Our Father of the now has through history been steadily revealing himself to humanity, for every soul taken together is like his child. And in this chapter, the uncontained God contained himself so that he could be known by all of his creation, and fully. He had revealed portions of truth to prophets who spoke within their time and according to their own limited skill, a message of hope and judgment. ‘God is for us!’ they cried. ‘Turn to him. Repent my brothers! He loves you so much. He has bound himself to us and his wells of living water are never dry.’

We will never know, but I truly wonder, if as Isaiah wrote his ludicrous words, ‘A virgin will conceive and will give birth to a son, and will call him Immanuel,’ he knew what he was actually writing? I wonder if he knew who this Immanuel would in fact be?

Not just God with man but God become man.

This is the secret that God has always known.
This is the climax the Author always planned.
The Father and his Son, who created the world, always knew that this would be the pinnacle of the Great Story, that this would be the only way they could have a completely restored family. But we did not know that.
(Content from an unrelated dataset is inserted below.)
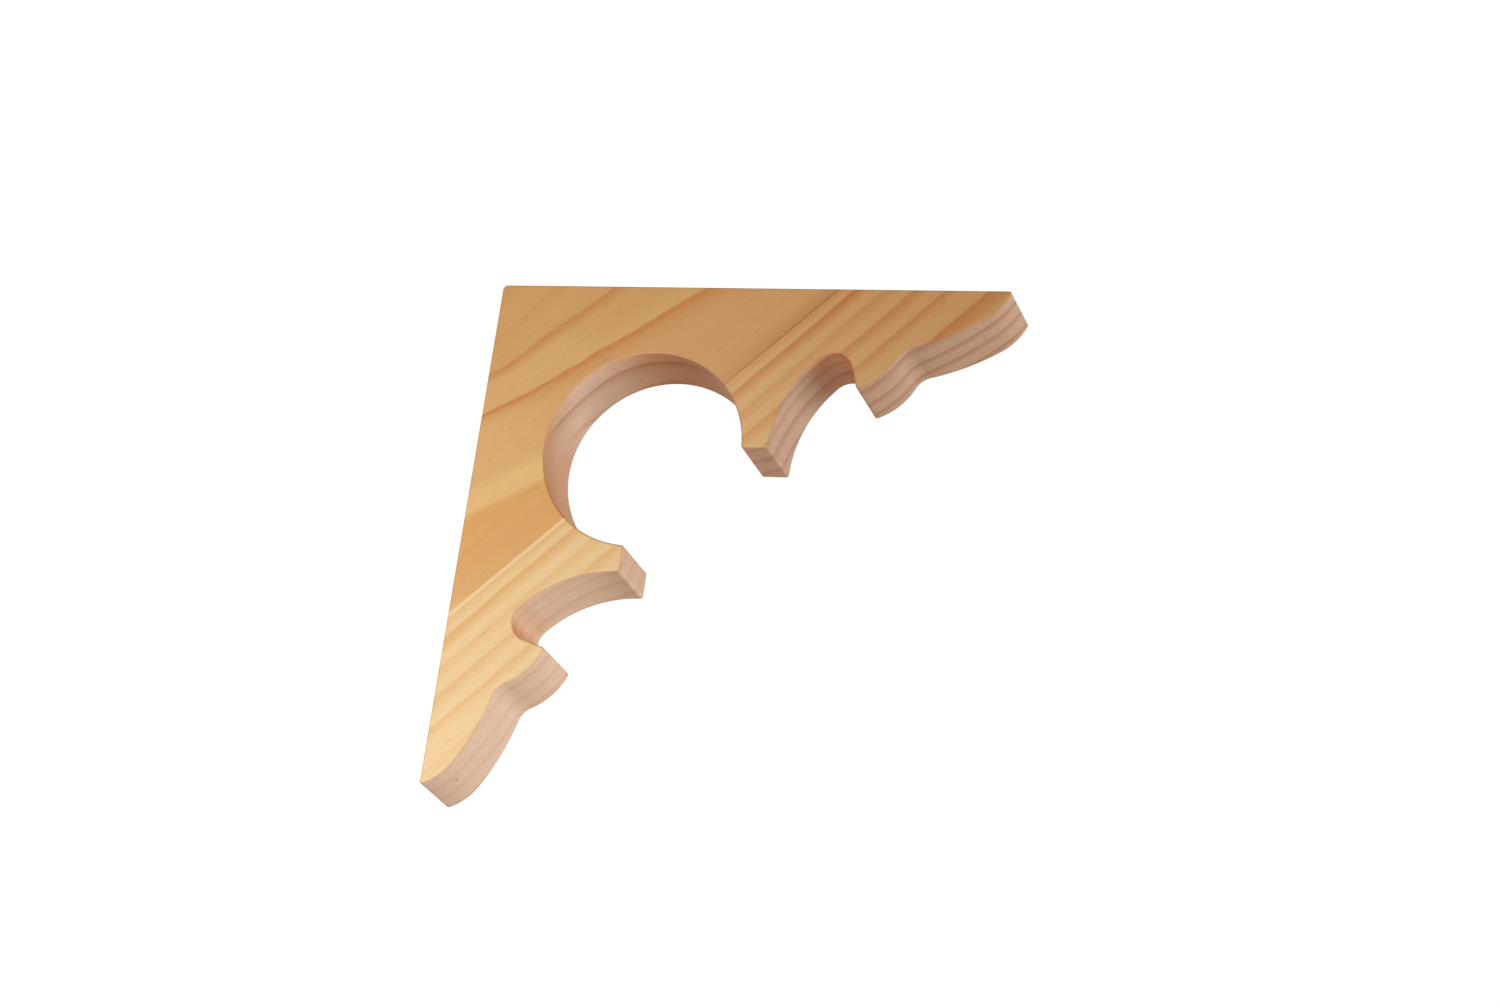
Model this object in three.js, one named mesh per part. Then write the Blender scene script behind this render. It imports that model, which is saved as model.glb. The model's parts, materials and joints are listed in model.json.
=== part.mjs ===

Our Father did not tell humanity everything…until Jesus. And taking on flesh, he decided to come down and tell us himself.

God is with us, again. God did something so ridiculous, so absurd it is beyond words, because no human words could have ever thought it up. His love for his creation is stronger than any human’s conceptions of the highest form of beauty, of the greatest and mightiest truth. God is beyond it all. God is better than it all. The Incarnation proves that.